I’ve written before about the Grieving Families Act, a badly needed update to New York’s wrongful death statute that dates to 1847. My first post was in 2017, but a version of the bill has bounced around Albany for 30 years.
By way of brief background, for those too lazy to hit the link above, in a wrongful death case in New York there is a claim for monetary loss – be it lost wages or even the economic value of cooking and cleaning that one household member might perform.
But there is little monetary claim over the loss of a child, or a retired parent, or a disabled family member. If you are rich, the pecuniary claim may be large, but if you are not, then you may be as we lawyers like to say, shit out of luck. This restriction obviously has a disproportionate effect on those with low incomes.
Enter, the Legislature, which in 2022 finally passed a bill after long efforts that allowed for family members to make claims for grief, as can now be done in 48 out of 49 other states. Gov. Kathy Hochul should have signed that bill, passed by large majorities of both legislative houses. But she vetoed it.
So last year the Legislature tried again, and passed a more limited bill (restricting the definition of family members), again with overwhelming support. The new bill offered several modifications to win the Governor’s support:
“These narrowed the pool of family members eligible for damages, reduced the statute of limitations from three-and-a-half years to three years, removed a provision that would have covered disorders resulting from grief and limited retroactivity only to incidents that occurred on or after July 1, 2018.”
But on December 29th, she vetoed that one also.
An article in City & State New York, gives the background of that veto: Hochul wanted to lard it with so many poison pills it would be completely neutered:
In her counter-proposal, a copy of which was shared with City & State, Hochul suggested limiting the law only to deaths of New Yorkers 18 and under, completely removing retroactivity for existing lawsuits, lowering the statute of limitations from three years to two (which is the current law), rejecting any expansion of family members eligible for damages under the statute and setting a sunset date of three years after the law took effect.
These restrictions simply gut the whole point of the bill.

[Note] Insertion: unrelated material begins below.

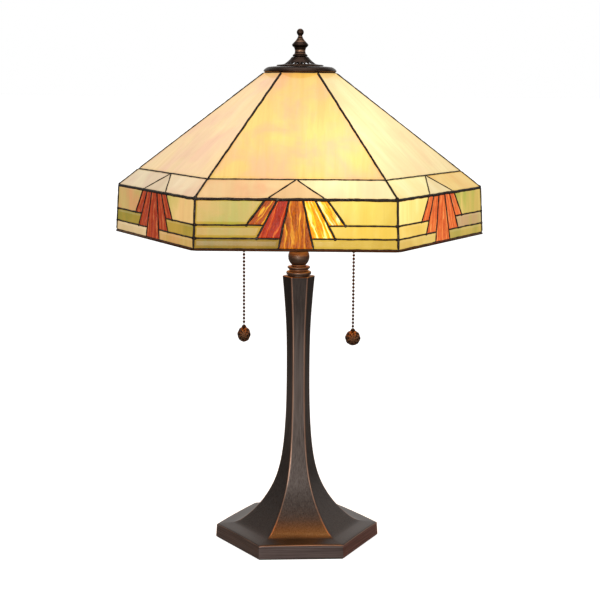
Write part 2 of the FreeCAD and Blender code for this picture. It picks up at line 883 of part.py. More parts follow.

Her complaint that the bill would wreak havoc on businesses is belied by the evidence. As an op-ed in Albany’s Times Union notes:
In 2019, plaintiffs filed approximately 77,427 tort cases in New York. Of those, only 126 cases involved claims for wrongful death — a microscopic .15% of all cases — according to state Office of Court Administration data. This statistic exposes the absurdity of any prediction that the act would cause even a 1% increase in losses.
Since both the Senate and the Assembly are both currently governed by the Democrats, and the Governor is a Democrat, they are loathe to override her veto. Making enemies within one’s own party is not necessarily the secret sauce of success on a wide range of other issues that confront legislators and demand negotiation. As per NY Assembly leader Carl Heastie:
“Even though he is disappointed with the governor’s vetoes, Heastie is not ready to discuss veto overrides.
“[Veto overrides] are always…nuclear options and you would hope to never get to that point,” Heastie said.
He pointed to the Legislature’s historic cooperation with Hochul over the past few years.”
On the other hand, given Hochul’s extreme position that she will only a wholly ineffective bill, then override is the only alternative.